Directed by Ingmar Bergman.
With Gunn Wållgren, Allan Edwall, Ewa Fröling.
Sweden/West Germany/France, 1982, DCP, color, 312 min.
Swedish, German, Yiddish, English and French with English subtitles.
DCP source: Janus Films

Christmas is the among the most paradoxical of holidays: it’s an occasion for family, feasting and camaraderie that takes place during the darkest and coldest part of the calendar year, and its life-affirming origin story has only been eclipsed by the strange folklore that has developed around the holiday in the intervening centuries. Few films in the history of cinema have synthesized all these conflicting qualities quite as beautifully as Fanny and Alexander, the first half of which presents a sensually rapturous vision of a yuletide gathering in Uppsala, where a young Alexander wards off premature hallucinations of mortality in a cocoon of tinsel and singalongs.
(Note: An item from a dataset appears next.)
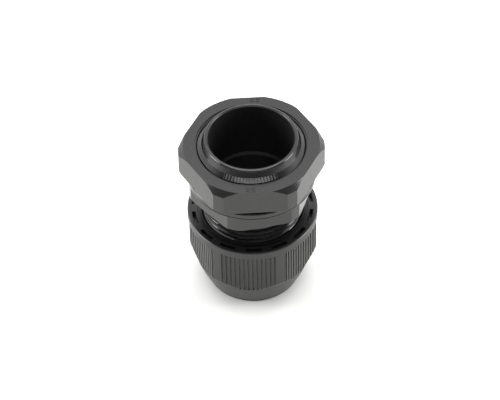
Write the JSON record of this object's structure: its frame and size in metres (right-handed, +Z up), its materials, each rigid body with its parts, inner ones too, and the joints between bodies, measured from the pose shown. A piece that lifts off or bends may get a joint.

The merrymaking, however, gradually yields to darkness and instability following a death in the family, forcing the titular siblings into the ascetic mansion of their mother's new disciplinarian husband and, by extension, a prolonged confrontation with the cruel machinations of the world beyond their cozy childhood home. One of Bergman's lushest, most emotionally varied films, Fanny and Alexander is a dreamlike coming-of-age tale that doesn’t so much expose despair beneath warm, familiar surfaces as suggest the inextricable intertwining of the two.